According to the INTERPOL, the rise of crimes at sea in the Gulf of Guinea has not only generated interest in the region from international organizations and their partners, but also from criminals and crime syndicates that aim to benefit from the lack of region-wide jurisdiction to combat these crimes. The participants cited cases in which criminals and pirates had been apprehended only for them to go free, due to a lack of solid legal framework for prosecutions or due to tempering with the crime scene. These situations therefore amplified the need for capacity building in investigative areas. In light of this, the INTERPOL and Interregional Coordination Centre (ICC), floated the notion of ‘Capacity Building in the Investigative Area/Crimes’ and ‘Train the Trainer-concept’, which were met with enthusiasm as the mood was that these concepts had the potential to enhance the spread of knowledge and ideas in institutions, thus strengthening the capacity of the local, national and regional partners. While there was a lot of discussions on crime fighting at sea and prosecution, there was no mention of crime prevention. However, the representative of the Danish Embassy pointed out that his country believes in ‘crime prevention on land rather than in crime fighting at sea. We need to know why these crimes happen and what we can do about it.’
During the workshop the lack of coordination of training, lack of overview of training content and participants of courses, and lack of overview of the providers of training, were issues that were raised. The speakers observed that their organizations provided and participated in a wide variety of trainings, but lacked an overview of who had organized or participated in which workshops, trainings and seminars. There was also a lack of overview of the content of the various courses. The observations amplified calls for ‘harmonization’, that is ‘bringing skills and knowledge together,’ which will then result in ‘harmonization of standard operations procedures’, ‘harmonization of course content’, and ‘harmonization’ of training contents, training programs and list of participants.
One major proposal at the event for how to achieve harmonization was the development of a coordination database which details courses on offer, course content, organizer and registered participants. To gain insights into which training programs are on offer, participants suggested ‘Tracking the Training’ – which gives insights into the offered programs and ideally, who participated in them. Tracking is key as it helps to eradicate duplication of training efforts and eliminate the number of people attending the same course more than once. Finally, ‘Tracking the Training’, according to the participants, could record the host of training capabilities of regional centres and national assets.
Organizers and participants agreed that such harmonization processes would lead to better results of training programs. It would also achieve a better overview of attendants leading to the eradication of duplication as there have been instances where one person had attended the same training more than once with different providers. Participants also emphasized the need for harmonizing standard operations procedures through ‘Simulation Trials/Operations’ that provide insights on what works and what does not, so that these can be improved or included in the existing capacity building training material.

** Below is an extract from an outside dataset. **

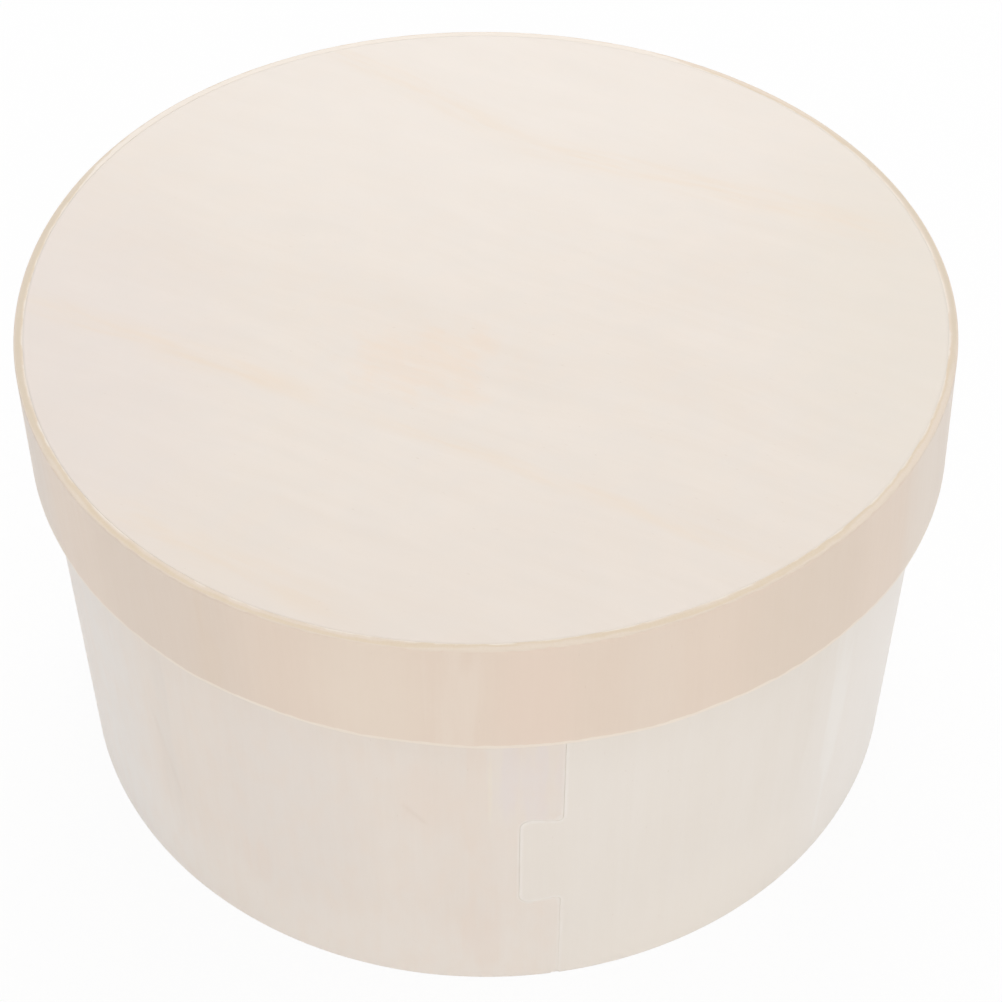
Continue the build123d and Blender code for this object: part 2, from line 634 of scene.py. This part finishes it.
def turned(paint, angle):
    """The ways across and along a grain that runs at an angle to the pattern's u."""
    c, s = math.cos(math.radians(angle)), math.sin(math.radians(angle))
    along = paint.add(paint.times(paint.u, c), paint.times(paint.v, s))
    across = paint.add(paint.times(paint.u, -s), paint.times(paint.v, c))
    return across, along


# A streak is made of fine broken lines, and fades over a share of its length at each end
STREAK_LINES = Uneven(2.2, 16.0, 4.0, 0.0, 0.35, 0.7, 0.35, 1.0)
STREAK_FADE_SHARE = 0.25


def streak(paint, start, end, width, wobble):
    """A streak between two places of the pattern, fading at its ends and sides."""
    start, end = np.array(start), np.array(end)
    length = np.linalg.norm(end - start)
    way = (end - start) / length
    du = paint.add(paint.u, -start[0] * MM)
    dv = paint.add(paint.v, -start[1] * MM)
    along = paint.add(paint.times(du, way[0]), paint.times(dv, way[1]))
    across = paint.add(paint.times(du, -way[1]), paint.times(dv, way[0]), wobble)
    lines = paint.uneven(across, along, STREAK_LINES._replace(start=float(start[0])))
    body = paint.ramp(paint.math("ABSOLUTE", across), width * MM, 0.0)
    fade_in = paint.ramp(along, 0.0, STREAK_FADE_SHARE * length * MM)
    fade_out = paint.ramp(along, length * MM, (1 - STREAK_FADE_SHARE) * length * MM)
    return paint.times(body, lines, fade_in, fade_out)


# The marks on the lid's top: the two ends, half the width and the strength of each streak, and the share of
# the grain's wandering that they follow
TOP_GRAIN_ANGLE = -27.0
TOP_STREAK_WANDER = 0.5
TOP_STREAKS = (
    ((-106, 3), (-24, -38), 5.0, 0.45),
    ((-74, -17), (-38, -32), 4.0, 0.25),
    ((-36, -32), (62, -83), 3.6, 0.4),
    ((-44, 97), (16, 50), 7.0, 0.34),
    ((-2, 59), (99, 15), 8.0, 0.42),
    ((-80, -58), (-20, -95), 6.0, 0.4),
)

# The knot's middle and half sizes, its ragged edge and wavy lines, and the strengths of its cloud and lines
KNOT_PLACE = (-11.6, -22.5)
KNOT_HALF = (20.0, 15.0)
KNOT_RAGGED = Uneven(5.0, 8.0, 3.0, 6.2, 0.2, 0.8, -0.4, 0.4)
KNOT_LINES = Uneven(1.6, 9.0, 2.0, 8.1)
KNOT_CLOUD_STRENGTH = 0.25
KNOT_LINE_STRENGTH = 0.22

# Painted light and shade on the top: a place and half sizes in millimetres, a colour and a strength
# The paler, greyer back is a painted sheen; the darker left, right and front are painted shade
TOP_PAINTED_LIGHT_AND_SHADE = (
    ((0.0, 85.0), (130.0, 95.0), (238, 230, 222), 0.5),
    ((-100.0, -30.0), (60.0, 90.0), (230, 219, 213), 0.5),
    ((100.0, -10.0), (50.0, 90.0), (231, 223, 211), 0.5),
    ((10.0, -100.0), (110.0, 50.0), (232, 220, 209), 0.35),
)

# The top's grain wanders sideways, its wood is more even and a little paler, and dim clouds lie on it
TOP_WANDER = Uneven(30.0, 90.0, 2.0, 4.4, 0.2, 0.8, -3 * MM, 3 * MM)
TOP_CLOUDS = Uneven(9.0, 7.0, 4.0, 21.0, 0.35, 0.7, 0.0, 0.45)
TOP_CONTRAST = 0.36
TOP_PALENESS = 0.08
TOP_PORE_SHADE = 0.25
TOP_ROUGHNESS = 0.6
TOP_SHEEN = 0.06


def knot_mark(paint, across, along):
    """A warm clouded patch with wavy lines in it, where a knot lies under the surface."""
    ragged = paint.uneven(across, along, KNOT_RAGGED)
    cloud = patch(paint, KNOT_PLACE, KNOT_HALF, ragged)
    lines = paint.uneven(paint.add(across, paint.times(ragged, MM)), along, KNOT_LINES)
    return paint.times(cloud, paint.add(KNOT_CLOUD_STRENGTH, paint.times(lines, KNOT_LINE_STRENGTH)))


def top_streaks(paint, wander):
    """All the warm streaks of the top."""
    total = 0.0
    for start, end, width, strength in TOP_STREAKS:
        mark = streak(paint, start, end, width, paint.times(wander, TOP_STREAK_WANDER))
        total = paint.add(total, paint.times(mark, strength))
    return total


def lid_top_wood():
    paint = Paint("lid_top_wood", TOP_ROUGHNESS, TOP_SHEEN)
    straight, along = turned(paint, TOP_GRAIN_ANGLE)
    wander = paint.uneven(straight, along, TOP_WANDER)
    across = paint.add(straight, wander)
    tone = paint.add(wood_tone(paint, across, along, TOP_CONTRAST), -TOP_PALENESS)
    colour = finish_wood(paint, tone, LID_TOP_PALE, LID_TOP_WARM, across, along, TOP_PORE_SHADE)
    colour = paint.mix(paint.uneven(paint.u, paint.v, TOP_CLOUDS), colour, LID_TOP_DIM)
    # The top is painted paler at the back, a painted sheen, and darker at its sides and front, painted shade
    for centre, half, tint, strength in TOP_PAINTED_LIGHT_AND_SHADE:
        colour = paint.mix(paint.times(patch(paint, centre, half), strength), colour, tint)
    colour = paint.mix(top_streaks(paint, wander), colour, LID_TOP_STREAK)
    return paint.finish(paint.mix(knot_mark(paint, across, along), colour, LID_TOP_KNOT))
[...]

Moreover, such simulations are practical and have the potential of tapping into and drawing from local resources. By drawing from local resources, the UNODC noted, that the financial burden on donors will be reduced.
In sum, the workshop made some important proposals on how coordination of training activities might be improved. The discussed harmonization measures could indeed be important steps in this regard. Yet, one needs to be cautious about the limits of any coordination attempts insofar as coordination problems are often not primarily technical problems. They might be the outcome of different interpretations, priorities and divergent political interests between providers and receivers of training or between agencies. The AMARIS project will closely follow future coordination activities in Ghana and the region as part of its Work Package 3. As evidence from other regions indicates, increasing transparency on capacity building activities will also be in West and Central Africa a very important step in improving delivery and its efficiency.